Indeed, opponents contend that the plan is not cap-and-trade, but cap-and-tax, and a job-killing initiative that will continue to burden California’s already stagnant economy. "By forcing trade-exposed industries to purchase up to 10 percent of what were to be free emissions allowances, CARB [California Air Resources Board] will be in effect imposing a new tax on regulated entities," wrote industry leaders and the California Chamber of Commerce in a letter to the board. "In addition to being legally questionable, this tax will lead to dramatically higher energy costs that will harm virtually every sector of our economy."

California’s new program will order emitters to purchase allowances under a yearly emissions cap that will gradually decline over time. The requirements will force many companies to buy extra credits from other companies that hold a surplus of allowances — hence the name, "cap-and-trade." Many companies worry that the new rules will put them at a severe disadvantage to competitors in other states and countries who sell their products in the California market but do not suffer from the stringent rules they must adhere to. While businesses and consumers suffer from inflated costs, critics surmise that polluters emitting low greenhouse-gas levels could reap a hefty profit from arbitrary market incentives, creating a "secondary market."
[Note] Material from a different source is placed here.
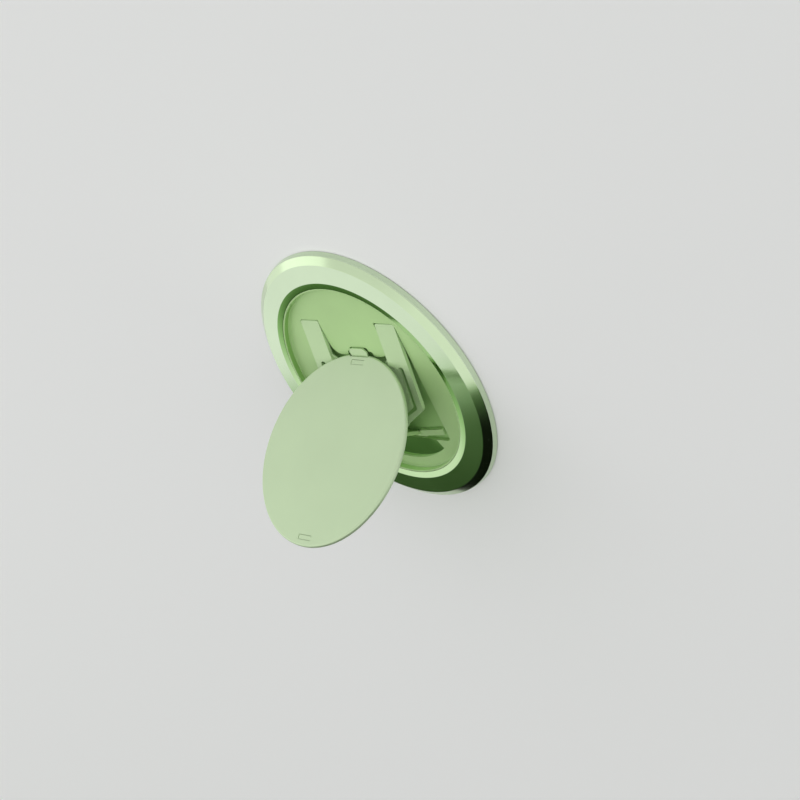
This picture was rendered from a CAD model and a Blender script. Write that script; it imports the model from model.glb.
# Magnetic phone grip, open: a low ring round a flat tray, a sprung latch frame,
# and a thin disc on a folding link. Everything is in metres, +Z out of the base.
import math

import bpy
from mathutils import Matrix, Vector


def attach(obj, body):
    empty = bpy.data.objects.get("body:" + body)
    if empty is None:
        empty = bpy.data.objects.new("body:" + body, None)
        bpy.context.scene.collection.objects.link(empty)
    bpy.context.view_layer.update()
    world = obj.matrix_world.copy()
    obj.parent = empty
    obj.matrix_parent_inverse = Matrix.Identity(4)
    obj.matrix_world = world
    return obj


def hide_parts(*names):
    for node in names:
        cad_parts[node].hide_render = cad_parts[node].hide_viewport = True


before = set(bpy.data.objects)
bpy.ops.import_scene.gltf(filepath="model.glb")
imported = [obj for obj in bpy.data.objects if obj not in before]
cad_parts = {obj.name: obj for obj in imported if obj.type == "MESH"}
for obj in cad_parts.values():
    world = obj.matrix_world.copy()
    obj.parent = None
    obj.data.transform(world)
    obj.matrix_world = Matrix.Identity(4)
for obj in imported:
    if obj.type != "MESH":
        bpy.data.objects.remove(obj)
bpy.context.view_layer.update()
scene = bpy.context.scene

# Broad outer ring. Turned aluminium with a pale green satin coat: bevelled foot,
# thin bright crease, broad face and a chamfer that drops to the tray. It is hollow
# below for the magnets.
MM = 0.001
ARCS = 288              # steps round a turned piece
TURNED_WELD = 2e-6
DRIFT_SCALE = 70        # slow drift of colour and gloss, per metre
DRIFT_FROM, DRIFT_TO = 0.3, 0.7
GLOSS_SWING = 0.03
BLAST_SCALE = 9000      # fine blasted grain, per metre
BLAST_DEPTH = 0.00002


def turned(name, section):
    """Turn a closed section (radius, height in mm) by extruding a circle's edge."""
    bpy.ops.object.select_all(action="DESELECT")
    radius, height = section[0]
    bpy.ops.mesh.primitive_circle_add(vertices=ARCS, radius=radius * MM,
                                      location=(0, 0, height * MM))
    piece = bpy.context.object
    piece.name = name
    bpy.ops.object.transform_apply(location=True, rotation=True, scale=True)
    bpy.ops.object.mode_set(mode="EDIT")
    bpy.ops.mesh.select_all(action="SELECT")
    for r, z in section[1:] + section[:1]:
        rise = (0, 0, (z - height) * MM)
        bpy.ops.mesh.extrude_edges_move(TRANSFORM_OT_translate={"value": rise})
        bpy.ops.transform.resize(value=(r / radius, r / radius, 1),
                                 center_override=(0, 0, 0))
        radius, height = r, z
    bpy.ops.mesh.select_all(action="SELECT")
    bpy.ops.mesh.remove_doubles(threshold=TURNED_WELD)
    bpy.ops.mesh.normals_make_consistent(inside=False)
    bpy.ops.object.mode_set(mode="OBJECT")
    return piece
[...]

But some critics doubt that California’s exclusive cap-and-trade system will have much of a future. "In the absence of a national program or even regional programs getting much traction, I don’t think this will go far," said Steven Hayward, an environmental specialist at the conservative American Enterprise Institute. "It will probably get off with a bang, with some big early trades capturing some low-hanging fruit. But then it will wither and die an ignominious death."

Jan Mazurek, a director at the Nicholas Institute for Environmental Policy Solutions at Duke University, conveyed a similar sentiment:

Although other states and some Canadian provinces such as Quebec and British Columbia hope to link their caps to California’s, a big factor in the state’s success will be whether or not they have to go it alone. Small markets mean fewer trading opportunities — and so potentially higher costs.

Cap-and-trade, particularly on the national level, could harbor a myriad of unintended consequences, as the impulse for corrupt activity in an artificially created market could wreak havoc on the economy. In reality, such a system could be a boon for certain corporations and disastrous for middle- to low-income households who would suffer from skyrocketing food and energy prices. Take, for example, Enron, the fraudulent corporation that many leftists continue to point to as proof that capitalism has become a decayed ideology.

Enron executives did little to cloak their lust for a cap-and-trade system. In 2002, the Washington Post revealed that "an internal Enron memo said the Kyoto agreement, if implemented, would do more to promote Enron's business than almost any other regulatory initiative outside of restructuring the energy and natural gas industries in Europe and the United States." After President Bush withdrew the United States from the Kyoto treaty, Enron became one of the most enthusiastic supporters of a domestic regulatory carbon-trading system. The scandal-ridden company believed such a program would enable them to dominate the U.S. energy market, as electric utilities would have to shift from coal to natural gas as the only viable method for electricity production.

Moreover, Enron was a major trader of carbon emissions throughout the world, and company executives believed a domestic cap-and-trade system would position their company as a key player in the carbon trading market. Slapping a price on greenhouse-gas emissions would only stir a transfer of wealth from some sectors over to others, as would have been the case for Enron if it succeeded in its lobbying efforts. But ultimately, if such a scenario occurred, the regulatory scheme would in fact redistribute wealth from the American people — through increased prices — to politically connected companies such as Enron.

Similarly, General Electric lobbied heavily for President Obama’s cap-and-trade proposal in 2009, not only because GE is the largest wind turbine generator manufacturer, as well as other electrical generation turbines, but because it could have pocketed millions of dollars from the so-called "secondary market" — or the carbon-trading market. In fact, the company had apparently been gearing up for the legislation with an entire unit dedicated to operating in the "secondary market."

Although such scenarios may be hard to fathom in a single state, California’s model could indeed spur a national plan (though many say it is unlikely), as it was heavily pushed by Obama and the majority of Democrats. But in the end, cap-and-trade will lead to higher consumer prices and a government-induced market that picks its winners and losers. And the artificial "secondary market" that such a plan could lead to would be only an unfortunate bonus for some entities.